**Available records:**
◆ ◆ ◆ ◆

◆ ◆ ◆ ◆
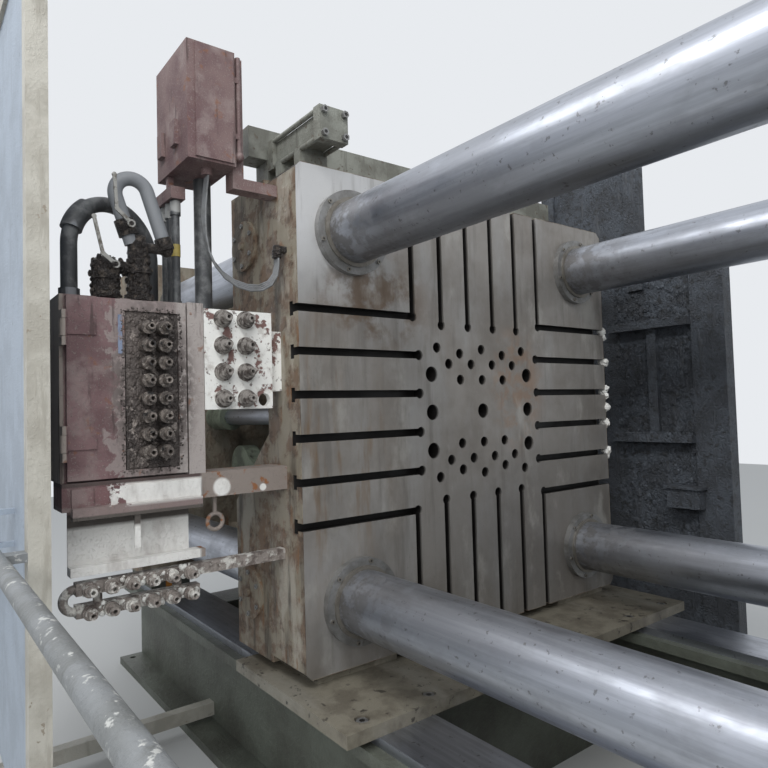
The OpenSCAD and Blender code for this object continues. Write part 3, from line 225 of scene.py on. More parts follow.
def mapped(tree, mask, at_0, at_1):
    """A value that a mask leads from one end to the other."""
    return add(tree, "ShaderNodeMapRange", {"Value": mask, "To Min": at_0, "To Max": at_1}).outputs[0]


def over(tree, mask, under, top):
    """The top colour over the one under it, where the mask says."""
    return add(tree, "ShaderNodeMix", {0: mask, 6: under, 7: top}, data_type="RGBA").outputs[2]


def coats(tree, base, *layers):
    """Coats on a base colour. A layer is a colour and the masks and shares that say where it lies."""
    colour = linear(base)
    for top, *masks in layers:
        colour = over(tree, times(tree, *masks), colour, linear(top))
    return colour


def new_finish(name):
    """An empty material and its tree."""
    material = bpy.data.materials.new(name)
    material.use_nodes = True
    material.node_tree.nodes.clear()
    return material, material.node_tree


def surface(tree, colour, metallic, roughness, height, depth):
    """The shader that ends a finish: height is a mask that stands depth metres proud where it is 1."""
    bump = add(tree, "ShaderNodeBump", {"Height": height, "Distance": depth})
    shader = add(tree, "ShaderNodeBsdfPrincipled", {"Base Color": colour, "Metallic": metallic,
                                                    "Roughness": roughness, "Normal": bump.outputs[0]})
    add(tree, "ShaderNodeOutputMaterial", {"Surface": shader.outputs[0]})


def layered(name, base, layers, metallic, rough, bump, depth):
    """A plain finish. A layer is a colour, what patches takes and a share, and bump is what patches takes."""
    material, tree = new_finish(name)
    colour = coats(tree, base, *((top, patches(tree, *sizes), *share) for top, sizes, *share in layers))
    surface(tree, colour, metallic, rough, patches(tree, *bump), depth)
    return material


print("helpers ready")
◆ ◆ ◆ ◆
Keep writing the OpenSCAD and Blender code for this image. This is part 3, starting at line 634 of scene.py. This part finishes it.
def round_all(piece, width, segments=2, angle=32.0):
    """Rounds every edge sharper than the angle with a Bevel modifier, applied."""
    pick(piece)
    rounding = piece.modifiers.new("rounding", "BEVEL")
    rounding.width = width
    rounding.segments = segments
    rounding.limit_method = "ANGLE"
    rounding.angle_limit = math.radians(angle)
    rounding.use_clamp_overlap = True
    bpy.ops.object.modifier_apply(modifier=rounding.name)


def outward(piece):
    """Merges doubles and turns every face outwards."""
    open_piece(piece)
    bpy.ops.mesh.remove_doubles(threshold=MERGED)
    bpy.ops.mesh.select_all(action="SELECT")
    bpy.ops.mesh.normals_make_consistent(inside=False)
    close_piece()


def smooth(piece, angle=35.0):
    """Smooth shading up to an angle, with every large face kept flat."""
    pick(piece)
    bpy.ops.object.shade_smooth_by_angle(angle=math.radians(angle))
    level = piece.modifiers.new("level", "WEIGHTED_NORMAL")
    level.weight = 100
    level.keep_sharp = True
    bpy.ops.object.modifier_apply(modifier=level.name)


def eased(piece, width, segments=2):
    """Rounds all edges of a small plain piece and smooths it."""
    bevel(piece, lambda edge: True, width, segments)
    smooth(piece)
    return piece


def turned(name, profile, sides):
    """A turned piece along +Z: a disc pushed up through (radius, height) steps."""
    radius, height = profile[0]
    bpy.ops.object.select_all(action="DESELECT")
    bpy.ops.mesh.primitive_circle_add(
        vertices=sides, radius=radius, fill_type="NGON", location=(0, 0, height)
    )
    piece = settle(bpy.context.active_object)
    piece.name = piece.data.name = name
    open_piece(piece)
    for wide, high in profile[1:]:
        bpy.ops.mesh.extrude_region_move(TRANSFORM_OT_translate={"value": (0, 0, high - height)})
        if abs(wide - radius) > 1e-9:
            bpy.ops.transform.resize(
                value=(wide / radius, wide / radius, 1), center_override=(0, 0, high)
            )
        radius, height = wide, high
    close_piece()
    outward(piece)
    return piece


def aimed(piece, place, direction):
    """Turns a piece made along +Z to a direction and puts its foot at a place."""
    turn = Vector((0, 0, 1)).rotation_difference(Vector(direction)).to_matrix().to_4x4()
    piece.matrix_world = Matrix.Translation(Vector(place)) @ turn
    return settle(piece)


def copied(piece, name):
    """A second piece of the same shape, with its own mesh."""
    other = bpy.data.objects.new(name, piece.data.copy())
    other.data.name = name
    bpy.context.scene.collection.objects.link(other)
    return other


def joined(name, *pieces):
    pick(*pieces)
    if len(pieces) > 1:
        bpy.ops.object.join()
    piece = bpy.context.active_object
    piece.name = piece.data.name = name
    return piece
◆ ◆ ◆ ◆
**Exercise objective:** Copy out each line of the records where the string "Write" appears.

**Output for this task:**
The OpenSCAD and Blender code for this object continues. Write part 3, from line 225 of scene.py on. More parts follow.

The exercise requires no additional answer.